Exercise aim
Repeat the whole listing exactly as written.

Recorded data
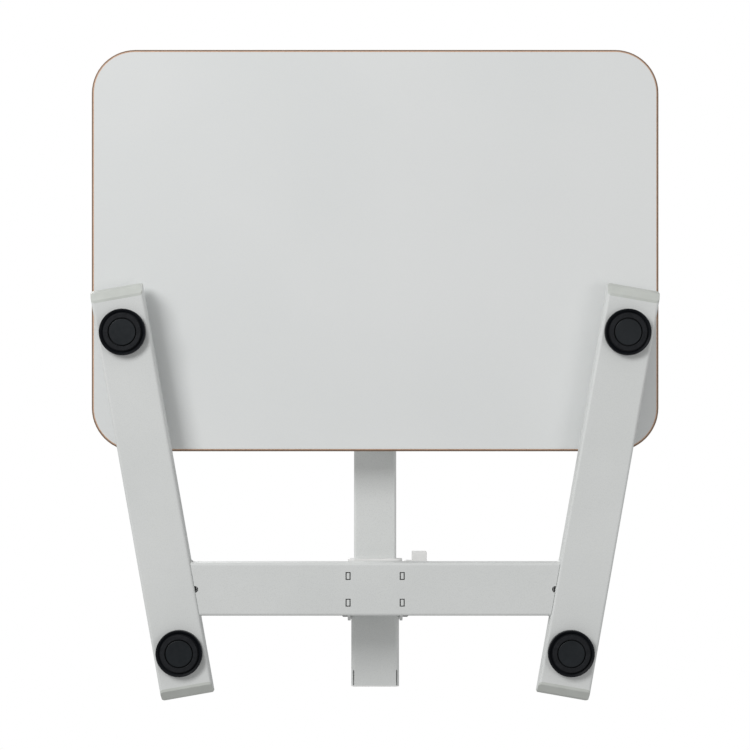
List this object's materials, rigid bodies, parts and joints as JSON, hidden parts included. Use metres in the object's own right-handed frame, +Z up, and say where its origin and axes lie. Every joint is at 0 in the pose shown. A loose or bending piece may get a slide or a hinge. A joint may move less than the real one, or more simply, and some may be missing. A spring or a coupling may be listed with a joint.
{
  "type": "portable drawing board",
  "caption": "Drawing board with rounded corners on a sliding post that folds down over a splayed tube base with rubber feet.",
  "frame": {"origin": "middle of the object's outline, on the floor that the feet stand on, with the stand folded flat", "axes": "+X to the user's right, -Y towards the user, +Z up"},
  "size_m": [0.6, 0.6855, 0.147],
  "materials": {
    "painted_steel": "satin off-white powder coat",
    "grey_plastic": "satin light warm grey moulding",
    "pale_plastic": "satin pale grey moulding",
    "black_plastic": "satin black moulding",
    "black_rubber": "matt black rubber",
    "zinc_steel": "bright zinc plate",
    "white_nylon": "natural nylon",
    "white_laminate": "matt white laminate, very finely textured",
    "wood_core": "sealed plywood, brown with pale outer plies"
  },
  "bodies": {
    "base": {"leg_left": "painted_steel", "leg_right": "painted_steel", "leg_end_caps": "grey_plastic", "crossbar": "painted_steel", "foot_cups": "black_plastic", "foot_pads": "black_rubber", "foot_plugs": "black_plastic", "foot_screws": "zinc_steel", "foot_rivet_nuts": "zinc_steel", "bracket_plate_left": "painted_steel", "bracket_plate_right": "painted_steel", "fold_stop": "painted_steel"},
    "sleeve": {"sleeve_tube": "painted_steel", "sleeve_collar": "pale_plastic", "lower_guide": "pale_plastic", "friction_washers": "white_nylon", "thrust_cup": "black_plastic", "nut_cap": "black_plastic", "lock_nut": "zinc_steel", "pivot_bolt": "zinc_steel", "cam_pin": "zinc_steel"},
    "lever": {"cam_lever": "pale_plastic"},
    "mast": {"mast_tube": "painted_steel", "mast_upper_cap": "black_plastic", "mast_lower_cap": "black_plastic", "saddle_upper": "painted_steel", "saddle_lower": "painted_steel", "saddle_bolts": "zinc_steel", "saddle_nuts": "zinc_steel", "wood_screws": "zinc_steel", "board_core": "wood_core", "board_face": "white_laminate", "board_back": "white_laminate"}
  },
  "joints": [
    {"name": "fold_hinge", "type": "hinge", "parent": "base", "child": "sleeve", "pos_m": [0, 0.2537, 0.1215], "axis": [-1, 0, 0], "range_deg": [0, 105]},
    {"name": "height_slide", "type": "slide", "parent": "sleeve", "child": "mast", "axis": [0, -1, 0], "range_m": [0, 0.06]},
    {"name": "lever_swing", "type": "hinge", "parent": "sleeve", "child": "lever", "pos_m": [0.047, 0.2537, 0.1215], "axis": [0, 0, 1], "range_deg": [0, 100]}
  ]
}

Task response
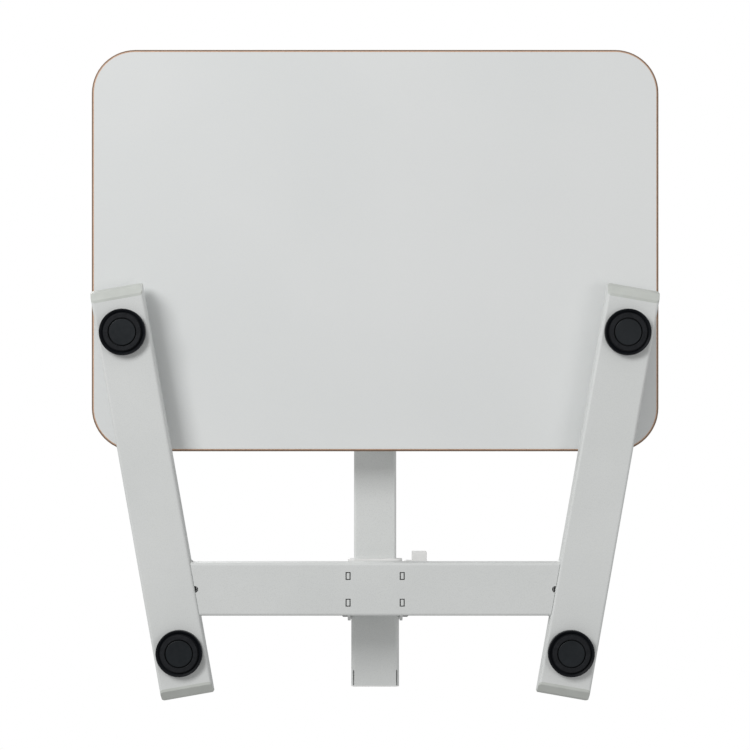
List this object's materials, rigid bodies, parts and joints as JSON, hidden parts included. Use metres in the object's own right-handed frame, +Z up, and say where its origin and axes lie. Every joint is at 0 in the pose shown. A loose or bending piece may get a slide or a hinge. A joint may move less than the real one, or more simply, and some may be missing. A spring or a coupling may be listed with a joint.
{
  "type": "portable drawing board",
  "caption": "Drawing board with rounded corners on a sliding post that folds down over a splayed tube base with rubber feet.",
  "frame": {"origin": "middle of the object's outline, on the floor that the feet stand on, with the stand folded flat", "axes": "+X to the user's right, -Y towards the user, +Z up"},
  "size_m": [0.6, 0.6855, 0.147],
  "materials": {
    "painted_steel": "satin off-white powder coat",
    "grey_plastic": "satin light warm grey moulding",
    "pale_plastic": "satin pale grey moulding",
    "black_plastic": "satin black moulding",
    "black_rubber": "matt black rubber",
    "zinc_steel": "bright zinc plate",
    "white_nylon": "natural nylon",
    "white_laminate": "matt white laminate, very finely textured",
    "wood_core": "sealed plywood, brown with pale outer plies"
  },
  "bodies": {
    "base": {"leg_left": "painted_steel", "leg_right": "painted_steel", "leg_end_caps": "grey_plastic", "crossbar": "painted_steel", "foot_cups": "black_plastic", "foot_pads": "black_rubber", "foot_plugs": "black_plastic", "foot_screws": "zinc_steel", "foot_rivet_nuts": "zinc_steel", "bracket_plate_left": "painted_steel", "bracket_plate_right": "painted_steel", "fold_stop": "painted_steel"},
    "sleeve": {"sleeve_tube": "painted_steel", "sleeve_collar": "pale_plastic", "lower_guide": "pale_plastic", "friction_washers": "white_nylon", "thrust_cup": "black_plastic", "nut_cap": "black_plastic", "lock_nut": "zinc_steel", "pivot_bolt": "zinc_steel", "cam_pin": "zinc_steel"},
    "lever": {"cam_lever": "pale_plastic"},
    "mast": {"mast_tube": "painted_steel", "mast_upper_cap": "black_plastic", "mast_lower_cap": "black_plastic", "saddle_upper": "painted_steel", "saddle_lower": "painted_steel", "saddle_bolts": "zinc_steel", "saddle_nuts": "zinc_steel", "wood_screws": "zinc_steel", "board_core": "wood_core", "board_face": "white_laminate", "board_back": "white_laminate"}
  },
  "joints": [
    {"name": "fold_hinge", "type": "hinge", "parent": "base", "child": "sleeve", "pos_m": [0, 0.2537, 0.1215], "axis": [-1, 0, 0], "range_deg": [0, 105]},
    {"name": "height_slide", "type": "slide", "parent": "sleeve", "child": "mast", "axis": [0, -1, 0], "range_m": [0, 0.06]},
    {"name": "lever_swing", "type": "hinge", "parent": "sleeve", "child": "lever", "pos_m": [0.047, 0.2537, 0.1215], "axis": [0, 0, 1], "range_deg": [0, 100]}
  ]
}